Review: Novels by Gillian Flynn

This summer, I had an extended trip to first, visit my boyfriend’s hometown of Windsor, Colorado, and second, to tend to his sutures after a cranial surgery. In that time, I managed to – for the first time – read a book after I’d seen the movie adaptation.


That book was Gone Girl by Gillian Flynn.

It was actually wonderful, and a satisfying read. The writing style is eloquent and not overly demanding, and the action was well-paced, with a solid tempo of character development. The reasons behind the characters’ affections were much more believable in the novel, with more scenes from the antagonist’s past and personal life, and the realization of the true relationship between Nick and Amy in the final chapters was much more clearly rooted than in the film.

That being said, it’s definitely a one-time read, and I wish I had rented it from the library or known it was available on their family library shelf, which it was.

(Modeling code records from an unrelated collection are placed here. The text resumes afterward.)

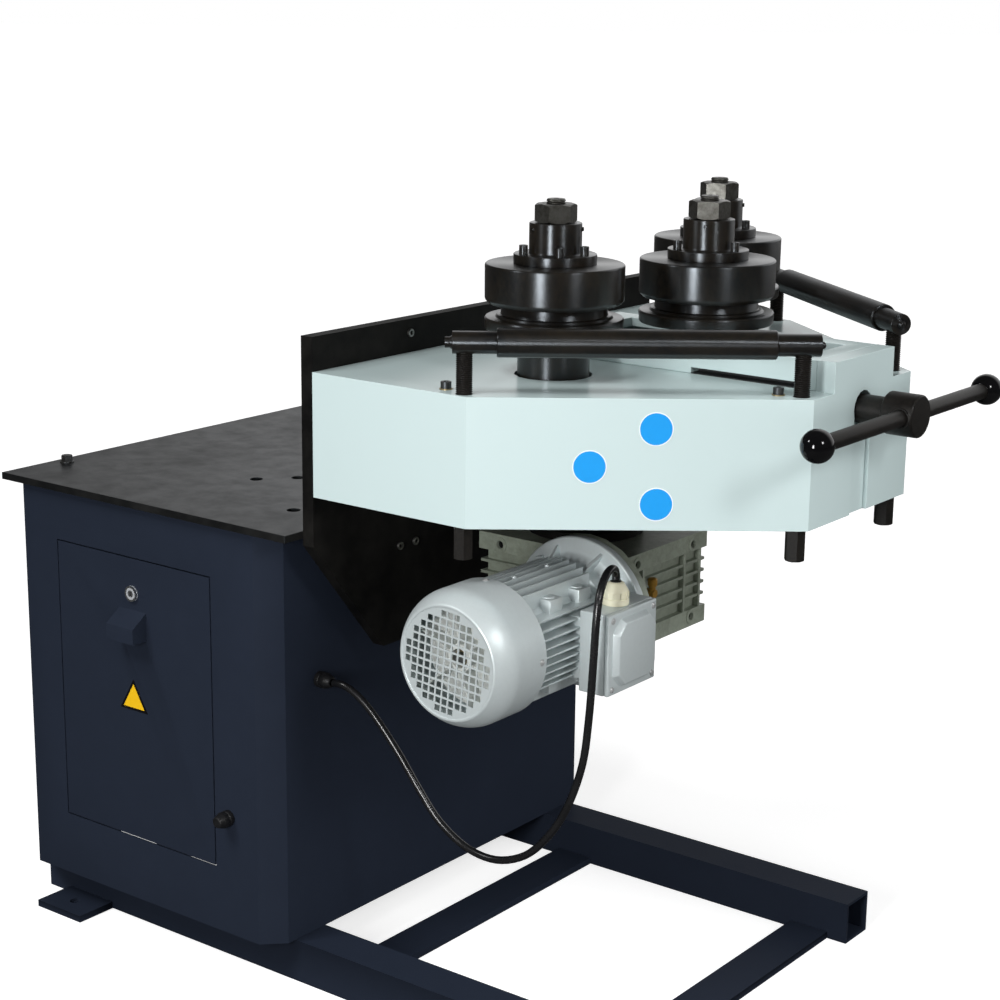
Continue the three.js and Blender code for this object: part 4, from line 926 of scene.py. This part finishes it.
def roller_pieces(name):
    """The lower roller, the main roller, the clamping sleeve with its screws, the nut and the spindle."""
    pitch = size_of("spindle_thread")
    screw_turns, grub_turns, nut_turn = ROLLER_TURNS[name]
    body = f"{name}_roller"
    x, y, _ = middle(f"{name}_main_roller")
    spot = move(x, y, 0)
    black = turned_black(f"{name}_black_oxide", (x, y, 0))
    bore, hub, rim, sleeve = 25.2, 45, 86.5, 32.5
    foot, flange_top = span(f"{name}_lower_roller", "z")
    main_low, main_top = span(f"{name}_main_roller", "z")
    groove = main_low - 17
    flange = groove - 15

    profile = [(bore, foot, 0.3), (hub, foot, 0.6), (hub, flange, 1.2), (rim - 1, flange, 1.2)]
    profile += [
        (rim, groove - 2.2, 0.8), (rim - 1.5, groove, 0.8), (73, groove, 0.6), (71, groove + 3.2, 0.8)
    ]
    profile += [(66.5, groove + 3.6, 0.8), (65, flange_top, 0.4), (bore, flange_top, 0.2)]
    shape = place(spun(profile, 96), spot)
    finish(shape, f"{name}_flange_roller", black, body, [f"{name}_lower_roller"])

    profile = [(bore, main_low, 0.3), (rim - 5, main_low, 1.5), (rim - 0.2, main_low + 5, 2)]
    profile += [(rim, main_top - 1.6, 1.2), (rim - 1.6, main_top, 0.8), (bore, main_top, 0.3)]
    shape = place(spun(profile, 112, 4), spot)
    finish(shape, f"{name}_ring_roller", black, body, [f"{name}_main_roller"])

    disc_low, sleeve_top = span(f"{name}_clamp_sleeve", "z")
    disc_top = disc_low + 11.7
    profile = [
        (bore, disc_low, 0.3), (51.5, disc_low, 0.5), (51.5, disc_top, 1), (sleeve + 0.9, disc_top, 0.8)
    ]
    profile += [(sleeve, disc_top + 1.4, 0.8), (sleeve, sleeve_top, 1.2), (bore, sleeve_top, 0.3)]
    parts = [place(spun(profile, 80), spot)]
    for angle in screw_turns:
        parts.append(place(cap_screw(5.4, 12), move(42, 0, disc_top - 0.3), turn(angle, "Z"), spot))
    for angle in grub_turns:
        grub = place(cap_screw(2.6, 3.6), TO_X, move(sleeve - 1.5, 0, sleeve_top - 7.5))
        parts.append(place(grub, turn(angle, "Z"), spot))
    finish(parts, f"{name}_clamp", black, body, [f"{name}_clamp_sleeve"])

    nut_low, nut_top = span(f"{name}_nut", "z")
    nut = place(hexagon(46, nut_low, nut_top), turn(nut_turn, "Z"), spot)
    finish(nut, f"{name}_hexagon_nut", "dark_steel", body, [f"{name}_nut"])

    base, top = span(f"{name}_spindle", "z")
    thin, thick, shoulder = 25, 30, foot - 0.3
    profile = [(0, base, 0), (thick, base, 0.8)]
    if name != "press":
        journal = base + 19.3
        profile = [(0, base, 0), (thin, base, 0.8), (thin, journal, 0.3), (thick, journal, 0.5)]
    profile += [
        (thick, shoulder, 0.5), (thin, shoulder, 0.3), (thin, nut_low - 0.6, 0.5), (11, nut_low - 0.6, 0.2)
    ]
    shaped = rounded(profile) + threaded(12, nut_low, top - 1.4, pitch, 1.3)
    shaped += [(10.6, top - 0.1), (3.2, top - 0.1), (1.8, top - 1.6), (0, top - 2.4)]
    shape = place(lathe(shaped, 64), spot)
    finish(shape, f"{name}_roller_spindle", "dark_steel", body, [f"{name}_spindle"])


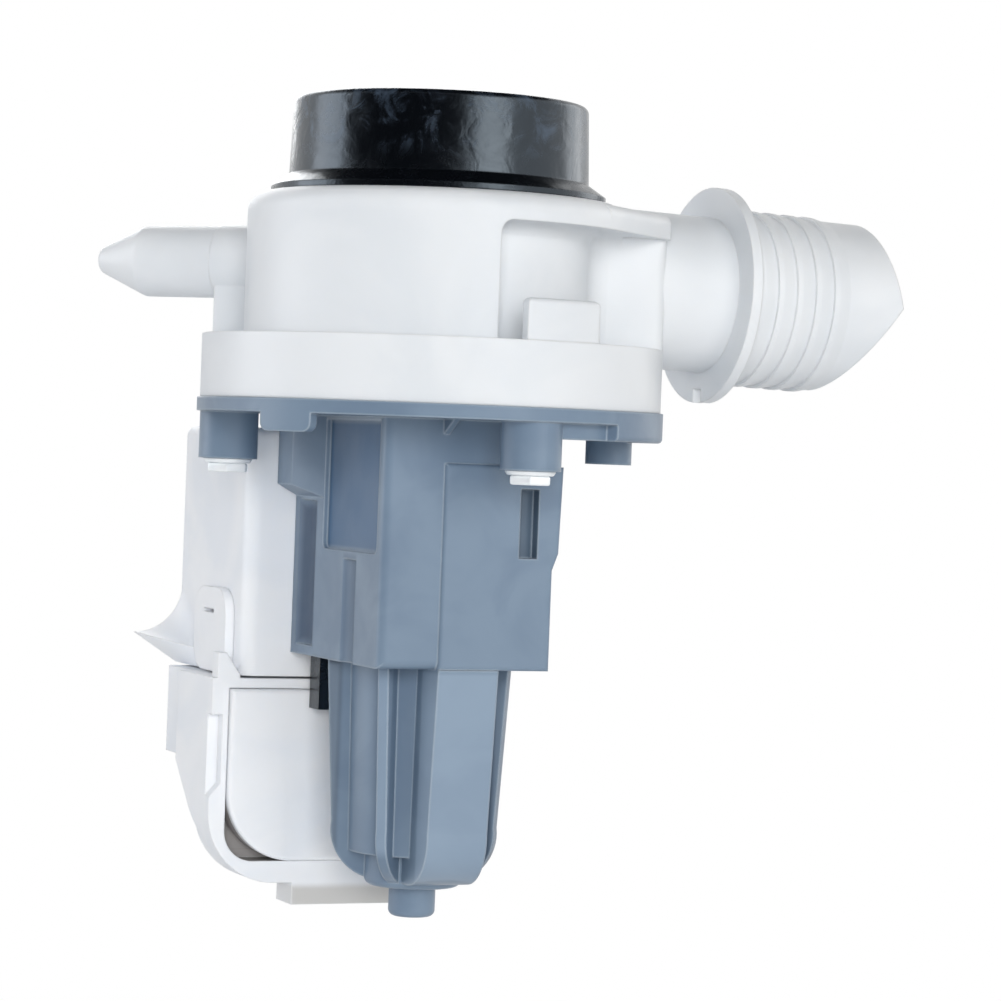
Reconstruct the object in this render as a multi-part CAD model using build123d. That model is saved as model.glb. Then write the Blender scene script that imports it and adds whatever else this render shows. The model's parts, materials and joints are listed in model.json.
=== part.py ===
from build123d import *
import os
from math import acos, atan2, cos, degrees, radians, sin, sqrt, tan

# Washer drain pump. The model is built with zero height at the joint plane between the two
# housings, the rotor axis as Z and the outlet spout along +X. Before it is written it moves
# down, so that the origin of the part is the centre of the inlet mouth. Lengths are
# millimetres and angles are degrees. A drop is a depth below the joint plane.

# Clearances
seat_gap = 0.12
running_gap = 0.05
cover_gap = 0.4
overrun = 1.0

# Volute housing: rim, drum and inlet tube
rim_radius = 40.7
rim_height = 11.2
rim_wall = 2.5
drum_radius = 33.5
drum_height = 36.5
drum_roof = 2.6
drum_shoulder = 3.5
drum_wall = 3.0
inlet_tube_radius = 20.5
inlet_tube_bore = 17.5
inlet_tube_height = 6.5
post_radius = 4.6

# Volute housing: scroll chamber and the pocket beside its tongue
scroll_small_radius = 24.5
scroll_wall = 2.5
scroll_steps = 8
tongue_angle = -9.0
scroll_start_angle = -93.0
scroll_end_angle = -270.0
pocket_top = 31.5
pocket_round = 2.2
pocket_cove = 6.0

# Volute housing: duct between the scroll and the spout
duct_reach = 42.6
duct_half_width = 14.8
duct_top = 36.0
duct_round = 2.2
# Volute housing: spout
spout_offset = 8.0
spout_height = 22.6
spout_droop = 2.0
spout_pivot = 60.0
spout_bore = 11.9
spout_neck_radius = 14.4
flange_reach = 57.0
flange_thickness = 2.0
flange_radius = 20.0
flange_notch_width = 3.2
flange_notch_depth = 2.6
barb_gap = 1.4
barb_pitch_share = 0.128
barb_count = 5
barb_radius = 16.4
barb_step = 0.5
barb_land = 1.1
barb_groove = 0.5
tip_reach = 90.5
tip_low_cut = 33.0
tip_high_cut = 13.0

# Volute housing: tab on the rim, locating spigot and its web
tab_start_angle = 271.0
tab_end_angle = 292.0
tab_height = 7.1
tab_wall = 2.7
tab_inset = 0.3
tab_round = 1.0
spigot_angle = 135.0
spigot_height = 24.7
spigot_radius = 6.5
spigot_root_radius = 6.7
spigot_root_reach = 41.6
spigot_shoulder = 57.0
spigot_tip = 66.6
spigot_tip_radius = 2.2
spigot_round = 1.4
web_reach = 41.0
web_width = 10.0

# Rubber inlet seal
collar_radius = 26.0
collar_flare = 0.5
collar_height = 13.8
collar_round = 1.2
collar_bore = 21.5
lip_radius = 18.6
lip_thickness = 1.2
seal_flange_radius = 29.6
seal_flange_height = 3.2
seal_flange_edge = 1.1

# Motor housing: plate and what stands under it
plate_radius = 41.2
plate_thickness = 2.4
screw_circle = 35.5
screw_count = 3
screw_first_angle = 277.0
boss_radius = 5.2
boss_drop = 10.7
peg_angle = 3.0
peg_circle = 36.0
peg_radius = 4.2
peg_drop = 9.3
skirt_start_angle = 299.0
skirt_end_angle = 378.0
skirt_wall = 3.2
skirt_drop = 5.2
skirt_round = 0.8
ear_start_angle = 204.0
ear_end_angle = 219.0
ear_wall = 2.4
ear_drop = 5.6
ear_round = 1.6
rib_wall_start_angle = 283.0
rib_wall_radius = 38.8
rib_wall_thickness = 2.0
gusset_side = 5.4
gusset_thickness = 1.2
gusset_reach = 4.5
gusset_drop = 5.0
gasket_radius = 32.0
gasket_width = 2.0
gasket_depth = 1.4

# Motor housing: stator box
box_left = 15.9
box_right = 17.5
box_right_waist = 16.8
box_right_foot = 15.7
box_front = 20.0
box_back = 24.0
box_drop = 45.5
box_waist_drop = 25.0
box_foot_top_drop = 28.0
box_corner = 1.6
collar_half_width = 19.6
collar_front = 9.6
collar_drop = 15.0
collar_taper = 2.0
collar_run = 7.0
recess_front = 17.2
recess_back = 9.4
recess_top = 3.0
recess_bottom = 26.0
recess_depth = 0.9
recess_round = 1.4
groove_middle = -4.5
groove_radius = 5.5
groove_depth = 1.1
flute_middle = 17.2
flute_radius = 8.5
flute_top = 17.6
flute_foot = 1.8
flute_depth = 1.2
pilaster_left = 5.0
wide_rib_right = 6.2
pilaster_depth = 0.7
pilaster_top = 10.0
pilaster_round = 0.6
slot_left = 9.2
slot_right = 12.6
slot_top = 14.0
slot_bottom = 26.0
slot_depth = 1.8

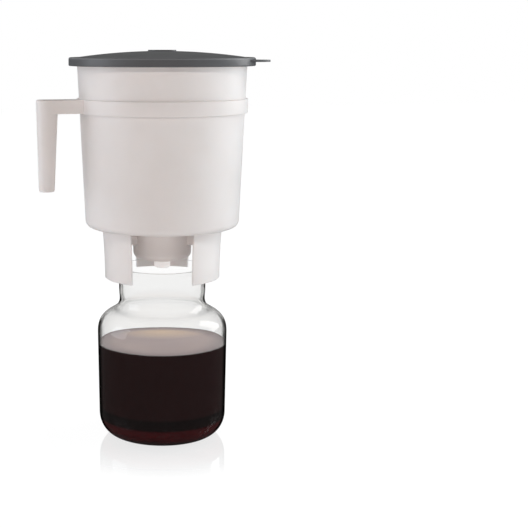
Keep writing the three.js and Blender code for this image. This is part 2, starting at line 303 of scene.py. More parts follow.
# Light, in strengths: the sky that lights the object, and the sky and floor that it reflects.
# The sky's ranges are heights of a direction. The floor's are metres from the axis: where its mirror image
# fades out, and where it gets as bright as the open floor.
SKY_LEFT = 0.06
SKY_RIGHT = 0.08
SKY_TOP = 0.05
GLOSSY_SKY = 0.24
GLOSSY_HORIZON_SHARE = 0.15
GLOSSY_FLOOR = 0.06
FLOOR_BOUNCE = 0.24
ZENITH_START = 0.1
ZENITH_END = 0.8
HORIZON_START = 0.08
HORIZON_END = 0.24
FLOOR_SIZE = 12
FLOOR_DROP = 0.0004
MIRROR_SHARE = 0.2
MIRROR_START = 0.065
MIRROR_END = 0.145
MIRROR_FADE = 1.8
DIP_SHARE = 0.94
DIP_START = 0.15
DIP_END = 0.5


# Outlines
def arc(centre, radii, start, end, steps=CORNER_STEPS):
    """Points of an elliptical arc, with its angles in degrees."""
    points = []
    for i in range(steps + 1):
        a = math.radians(start + (end - start) * i / steps)
        points.append((centre[0] + radii[0] * math.cos(a), centre[1] + radii[1] * math.sin(a)))
    return points


def bezier(p0, p1, p2, p3, steps):
    points = []
    for i in range(steps + 1):
        t = i / steps
        weights = ((1 - t) ** 3, 3 * t * (1 - t) ** 2, 3 * t * t * (1 - t), t ** 3)
        points.append(tuple(sum(w * p[k] for w, p in zip(weights, (p0, p1, p2, p3))) for k in (0, 1)))
    return points


def line(start, end, steps):
    return [(start[0] + (end[0] - start[0]) * i / steps, start[1] + (end[1] - start[1]) * i / steps)
            for i in range(steps + 1)]


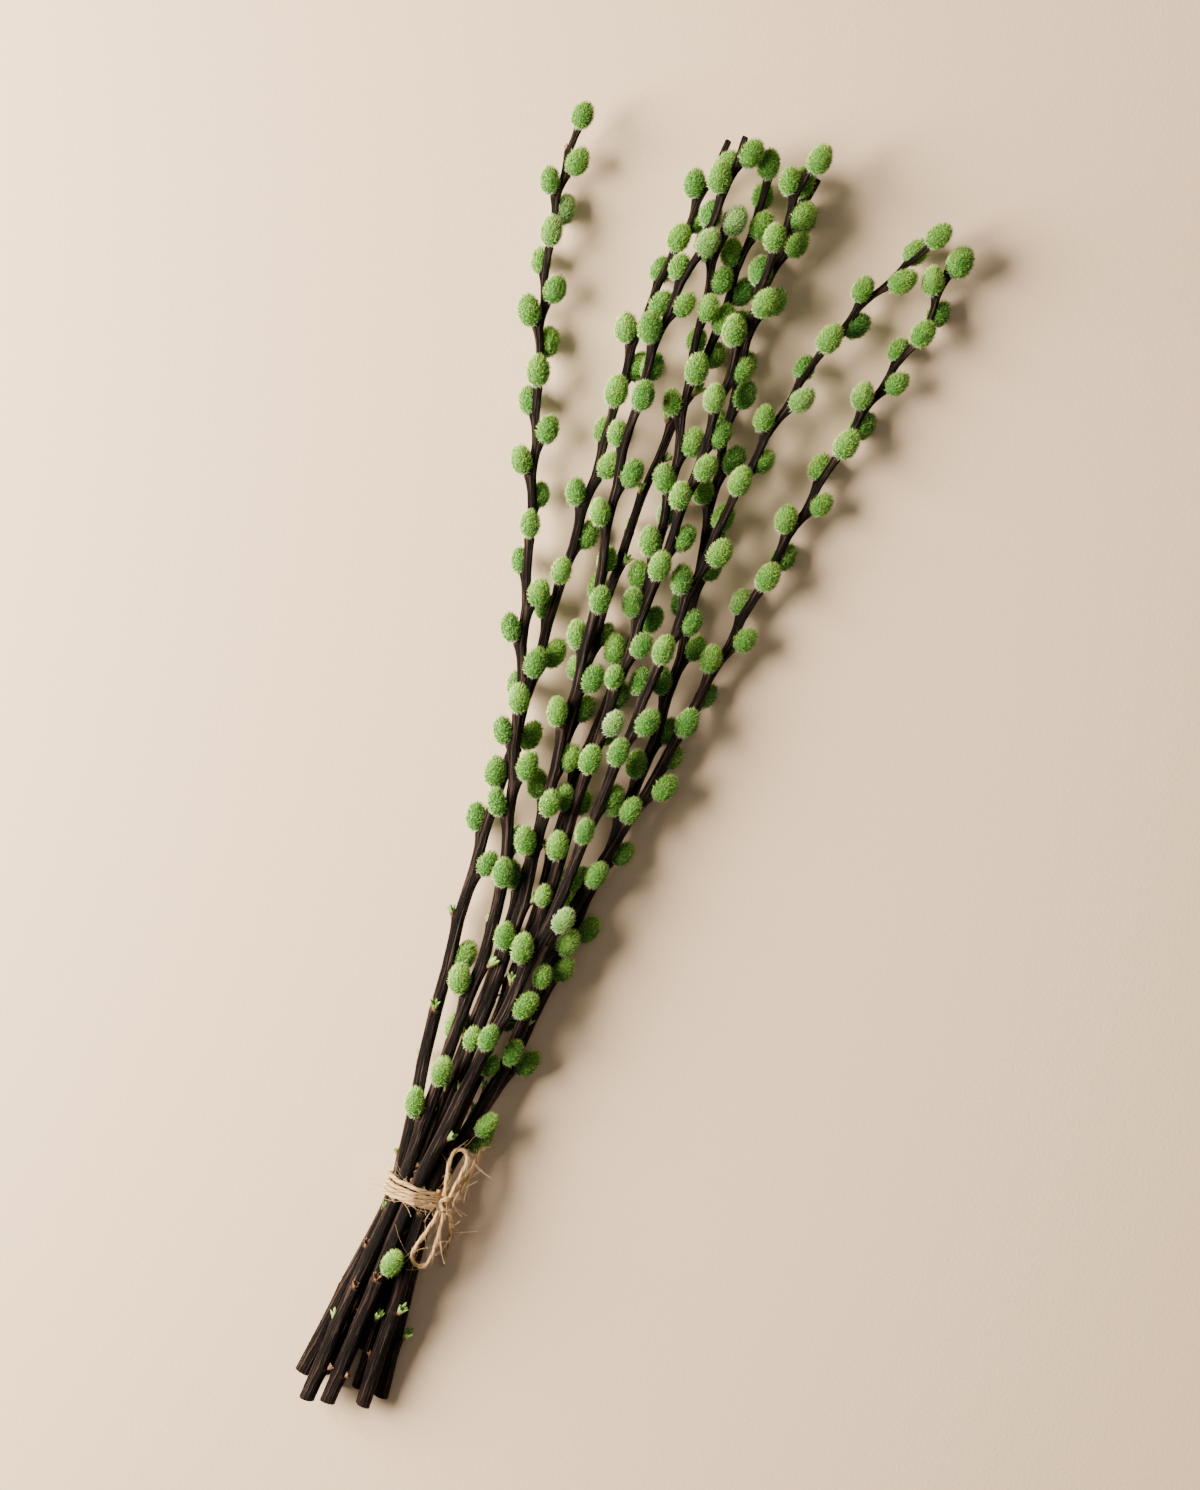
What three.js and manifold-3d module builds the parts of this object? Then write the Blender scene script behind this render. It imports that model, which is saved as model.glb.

I tried after that to pick up any ol’ book from their family shelves, thinking I had finished it at such a pace because I was a super-reader, only to find that indeed, my expectations and taste for sophisticated writing was higher than I’d expected. So I went out to the store and purchased…


Sharp Objects, by Gillian Flynn – which I also devoured in a hurry; pretty much the plane ride from Colorado to Los Angeles and back to Honolulu.

I was overly pleased with myself to first, find a major typo, and second, have an “Aha!” moment as if catching a criminal, when Flynn attributed a hair-tugging personality trait to one of the characters that she had given to Nick in Gone Girl. In my opinion, little quirks like this belong to one character and one character only. As a writer who lives by the notion that sometimes you must ‘kill your own babies’ or whatever the slightly more elegant way of putting it is, that this best-selling author could not do that. I know it seems like such a trivial thing, but it really broke a barrier with me as a reader — like I was watching a play and Juliet’s cardboard tower fell forward onto the stage.

All in all, as far as the story content goes, it was a good read. It was somewhat predictable although not without its shadows of doubt. The antagonist(s) still had delectable characteristics that I could not get enough of, and it sated my thirst for uncompromising evil and human madness, which is exactly what I was craving.